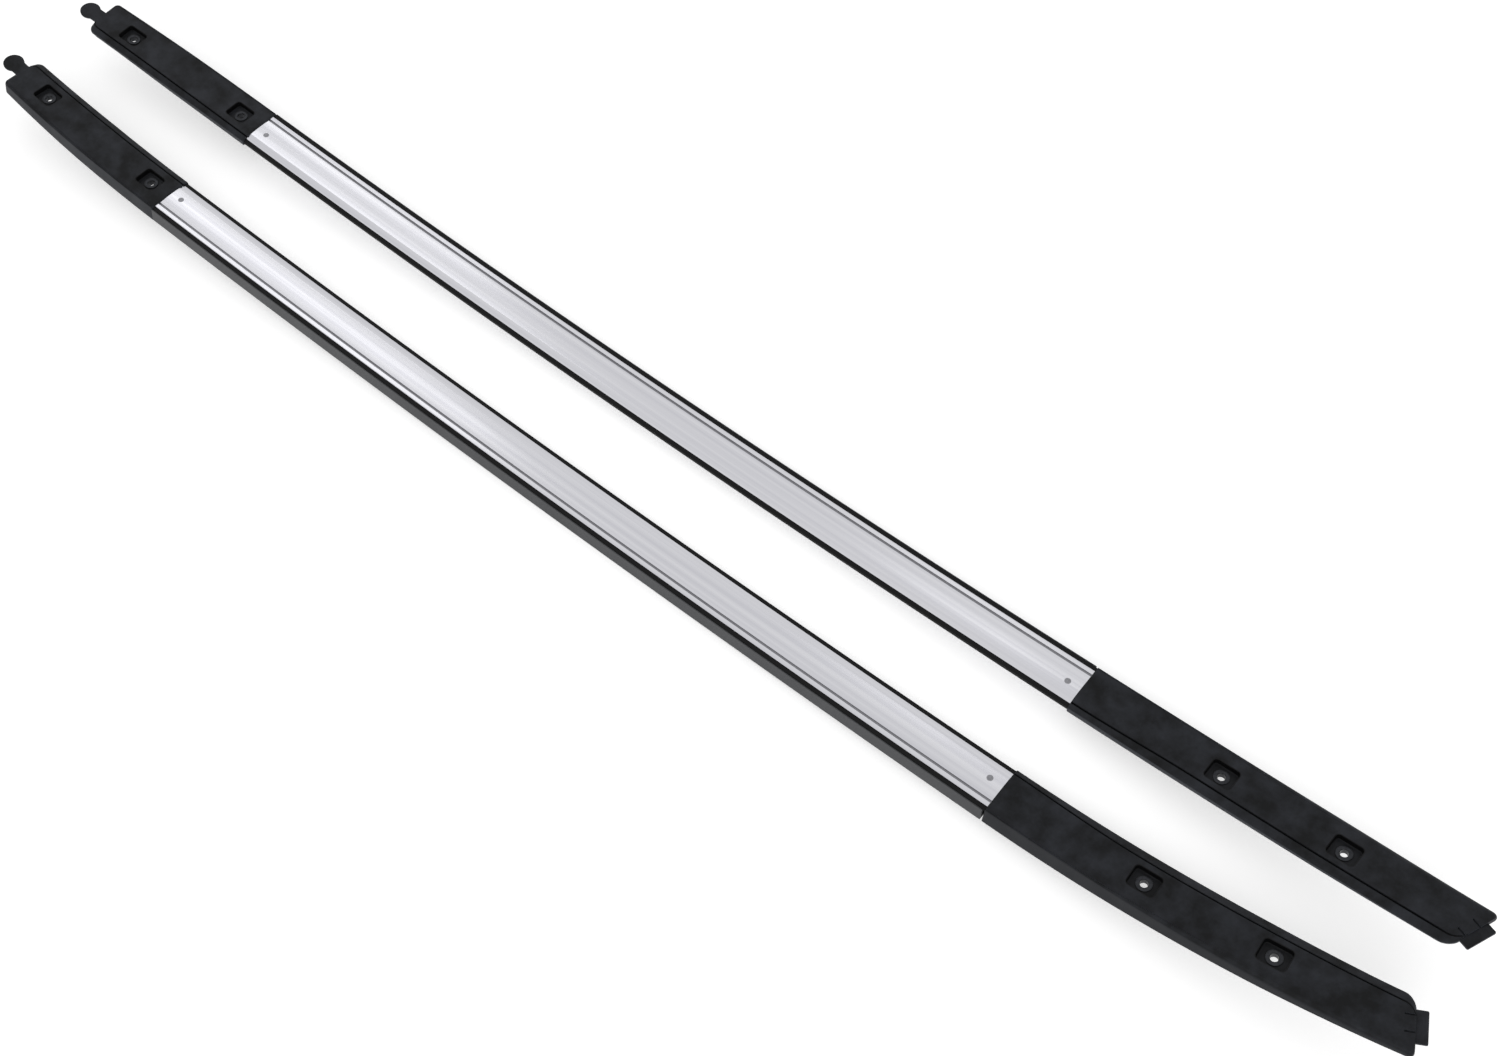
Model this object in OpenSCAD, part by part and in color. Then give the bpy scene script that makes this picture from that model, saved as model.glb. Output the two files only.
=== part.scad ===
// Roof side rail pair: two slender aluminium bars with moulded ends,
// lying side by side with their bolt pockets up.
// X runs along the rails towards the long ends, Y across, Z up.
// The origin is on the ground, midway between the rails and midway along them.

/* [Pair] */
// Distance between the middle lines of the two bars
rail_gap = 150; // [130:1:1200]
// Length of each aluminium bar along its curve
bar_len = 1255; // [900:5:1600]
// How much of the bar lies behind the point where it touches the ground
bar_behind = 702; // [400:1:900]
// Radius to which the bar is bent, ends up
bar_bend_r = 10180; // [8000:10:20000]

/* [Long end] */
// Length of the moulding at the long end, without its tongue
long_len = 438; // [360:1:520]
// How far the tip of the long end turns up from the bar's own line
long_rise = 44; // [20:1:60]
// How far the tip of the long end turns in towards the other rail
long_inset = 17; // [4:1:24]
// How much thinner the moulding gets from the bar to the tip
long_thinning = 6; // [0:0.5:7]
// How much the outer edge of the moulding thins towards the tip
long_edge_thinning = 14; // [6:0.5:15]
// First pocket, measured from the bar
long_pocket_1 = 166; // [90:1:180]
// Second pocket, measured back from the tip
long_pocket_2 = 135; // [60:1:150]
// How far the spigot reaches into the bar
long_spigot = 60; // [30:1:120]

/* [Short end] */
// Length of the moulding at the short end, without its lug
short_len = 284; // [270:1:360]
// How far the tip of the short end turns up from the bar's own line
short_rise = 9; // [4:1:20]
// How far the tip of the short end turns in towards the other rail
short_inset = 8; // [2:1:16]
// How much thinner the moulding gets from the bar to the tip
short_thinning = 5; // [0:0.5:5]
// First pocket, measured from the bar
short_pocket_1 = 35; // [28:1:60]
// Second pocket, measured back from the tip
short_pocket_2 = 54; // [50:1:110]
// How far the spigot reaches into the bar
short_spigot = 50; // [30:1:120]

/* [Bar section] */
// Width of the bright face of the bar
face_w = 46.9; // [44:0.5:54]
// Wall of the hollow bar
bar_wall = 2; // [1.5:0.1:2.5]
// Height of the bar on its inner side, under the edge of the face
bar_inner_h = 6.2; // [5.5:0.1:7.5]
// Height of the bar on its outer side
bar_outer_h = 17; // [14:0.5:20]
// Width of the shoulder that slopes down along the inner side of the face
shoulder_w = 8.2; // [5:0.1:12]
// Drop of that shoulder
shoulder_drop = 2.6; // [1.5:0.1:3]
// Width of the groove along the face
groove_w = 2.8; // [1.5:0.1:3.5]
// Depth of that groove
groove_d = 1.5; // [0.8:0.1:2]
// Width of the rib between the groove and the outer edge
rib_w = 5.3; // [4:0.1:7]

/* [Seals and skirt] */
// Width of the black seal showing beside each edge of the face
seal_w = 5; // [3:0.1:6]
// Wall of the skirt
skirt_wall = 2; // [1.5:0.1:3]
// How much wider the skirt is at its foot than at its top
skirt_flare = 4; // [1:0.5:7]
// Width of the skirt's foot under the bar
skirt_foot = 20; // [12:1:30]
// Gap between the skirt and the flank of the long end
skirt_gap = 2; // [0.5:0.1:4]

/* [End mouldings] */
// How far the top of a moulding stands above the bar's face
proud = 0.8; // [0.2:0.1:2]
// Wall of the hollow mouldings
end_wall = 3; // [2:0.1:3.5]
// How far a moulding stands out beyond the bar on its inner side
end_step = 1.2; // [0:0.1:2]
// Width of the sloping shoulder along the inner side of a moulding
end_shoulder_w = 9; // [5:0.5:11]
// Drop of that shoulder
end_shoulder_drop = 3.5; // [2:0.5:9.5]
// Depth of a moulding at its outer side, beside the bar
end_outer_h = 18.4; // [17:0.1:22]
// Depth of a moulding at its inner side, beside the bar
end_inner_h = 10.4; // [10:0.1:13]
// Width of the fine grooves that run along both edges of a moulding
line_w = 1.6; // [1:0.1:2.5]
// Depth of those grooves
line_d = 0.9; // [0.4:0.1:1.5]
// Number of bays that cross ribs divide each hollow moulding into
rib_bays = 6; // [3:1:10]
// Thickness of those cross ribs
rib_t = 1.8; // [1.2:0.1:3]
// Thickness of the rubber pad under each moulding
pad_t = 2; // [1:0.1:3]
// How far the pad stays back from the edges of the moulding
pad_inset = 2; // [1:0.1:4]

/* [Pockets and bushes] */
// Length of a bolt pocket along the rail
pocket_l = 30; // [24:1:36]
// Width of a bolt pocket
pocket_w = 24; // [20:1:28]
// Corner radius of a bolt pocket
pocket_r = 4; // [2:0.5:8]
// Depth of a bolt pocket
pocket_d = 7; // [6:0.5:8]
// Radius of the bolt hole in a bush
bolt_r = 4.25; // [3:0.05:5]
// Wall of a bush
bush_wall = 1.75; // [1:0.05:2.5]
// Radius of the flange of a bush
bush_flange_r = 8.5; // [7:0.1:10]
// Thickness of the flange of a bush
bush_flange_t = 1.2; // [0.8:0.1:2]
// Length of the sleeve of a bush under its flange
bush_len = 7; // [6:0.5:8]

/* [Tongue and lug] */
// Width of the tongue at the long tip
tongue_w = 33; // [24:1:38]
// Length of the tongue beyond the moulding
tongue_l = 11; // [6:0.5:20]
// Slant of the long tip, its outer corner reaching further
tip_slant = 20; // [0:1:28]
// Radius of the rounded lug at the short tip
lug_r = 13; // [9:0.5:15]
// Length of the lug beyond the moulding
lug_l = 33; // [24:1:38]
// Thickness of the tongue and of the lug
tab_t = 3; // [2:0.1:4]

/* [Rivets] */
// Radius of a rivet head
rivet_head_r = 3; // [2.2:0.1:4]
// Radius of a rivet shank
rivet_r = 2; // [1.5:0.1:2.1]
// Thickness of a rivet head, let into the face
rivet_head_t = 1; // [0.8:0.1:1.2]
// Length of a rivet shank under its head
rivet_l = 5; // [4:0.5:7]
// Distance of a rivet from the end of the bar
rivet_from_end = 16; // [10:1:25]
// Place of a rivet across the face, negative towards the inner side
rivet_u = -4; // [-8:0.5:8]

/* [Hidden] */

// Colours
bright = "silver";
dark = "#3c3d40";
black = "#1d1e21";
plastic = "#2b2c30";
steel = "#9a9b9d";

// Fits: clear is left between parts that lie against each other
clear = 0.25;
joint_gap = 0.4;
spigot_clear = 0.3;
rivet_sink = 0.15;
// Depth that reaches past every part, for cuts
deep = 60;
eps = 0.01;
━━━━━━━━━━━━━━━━
Problem: Starting at the top of the data above, repeat every line exactly until the line containing "long_spigot = 60; // [30:1:120]" has been given, then stop.

Written solution:
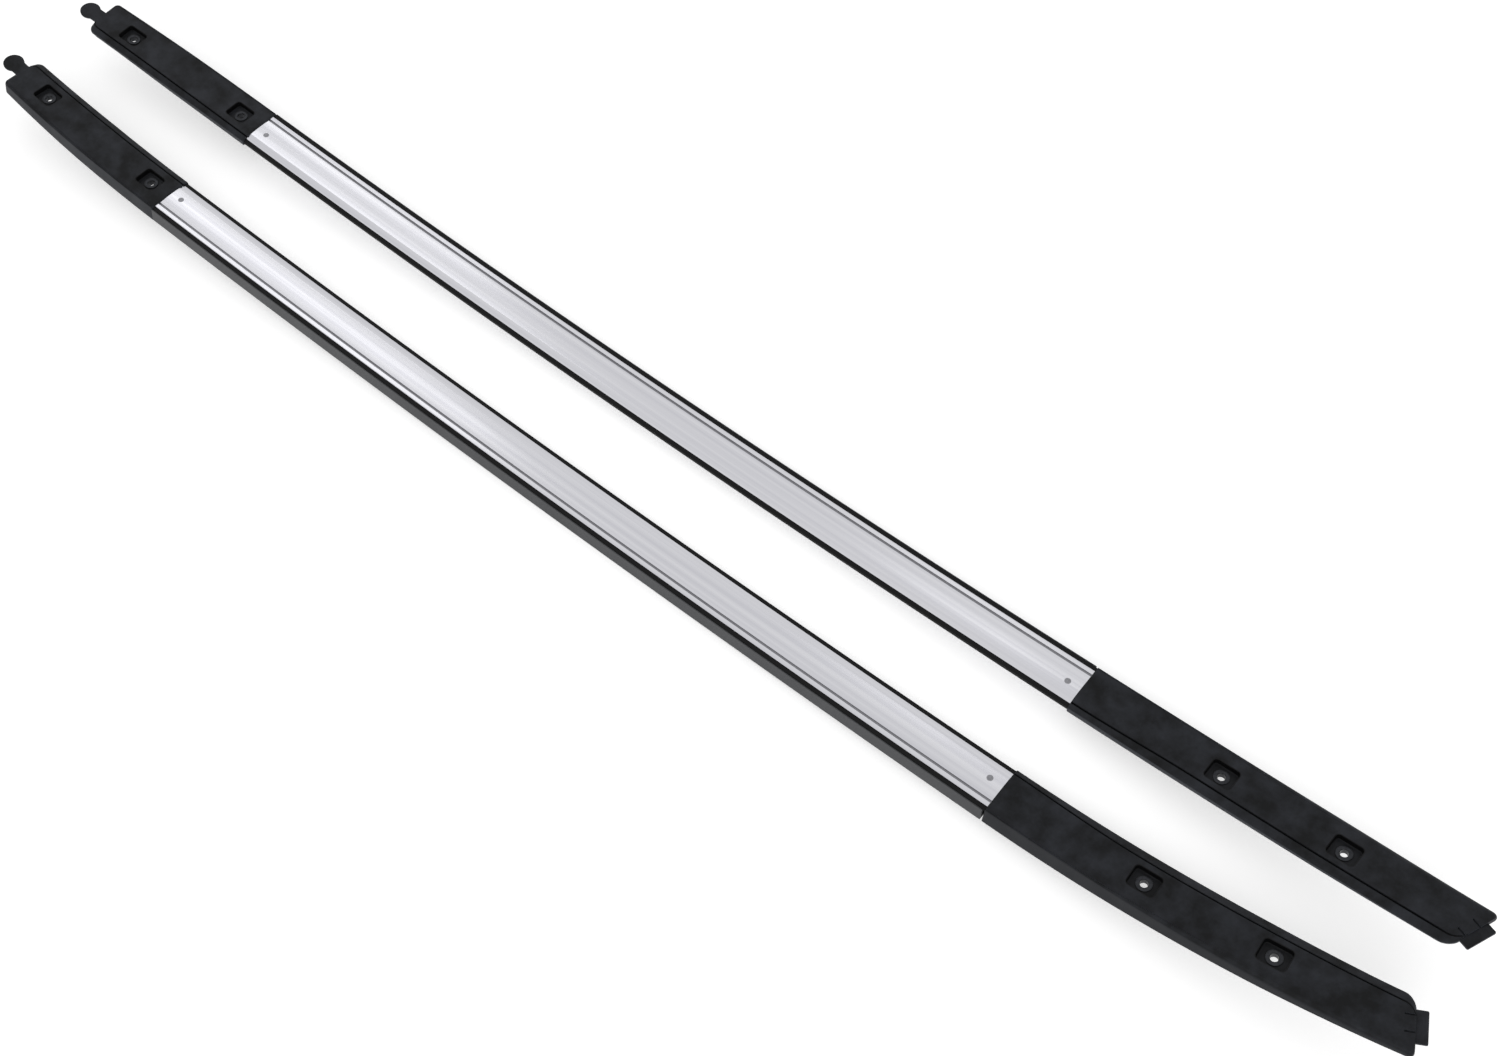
Model this object in OpenSCAD, part by part and in color. Then give the bpy scene script that makes this picture from that model, saved as model.glb. Output the two files only.
=== part.scad ===
// Roof side rail pair: two slender aluminium bars with moulded ends,
// lying side by side with their bolt pockets up.
// X runs along the rails towards the long ends, Y across, Z up.
// The origin is on the ground, midway between the rails and midway along them.

/* [Pair] */
// Distance between the middle lines of the two bars
rail_gap = 150; // [130:1:1200]
// Length of each aluminium bar along its curve
bar_len = 1255; // [900:5:1600]
// How much of the bar lies behind the point where it touches the ground
bar_behind = 702; // [400:1:900]
// Radius to which the bar is bent, ends up
bar_bend_r = 10180; // [8000:10:20000]

/* [Long end] */
// Length of the moulding at the long end, without its tongue
long_len = 438; // [360:1:520]
// How far the tip of the long end turns up from the bar's own line
long_rise = 44; // [20:1:60]
// How far the tip of the long end turns in towards the other rail
long_inset = 17; // [4:1:24]
// How much thinner the moulding gets from the bar to the tip
long_thinning = 6; // [0:0.5:7]
// How much the outer edge of the moulding thins towards the tip
long_edge_thinning = 14; // [6:0.5:15]
// First pocket, measured from the bar
long_pocket_1 = 166; // [90:1:180]
// Second pocket, measured back from the tip
long_pocket_2 = 135; // [60:1:150]
// How far the spigot reaches into the bar
long_spigot = 60; // [30:1:120]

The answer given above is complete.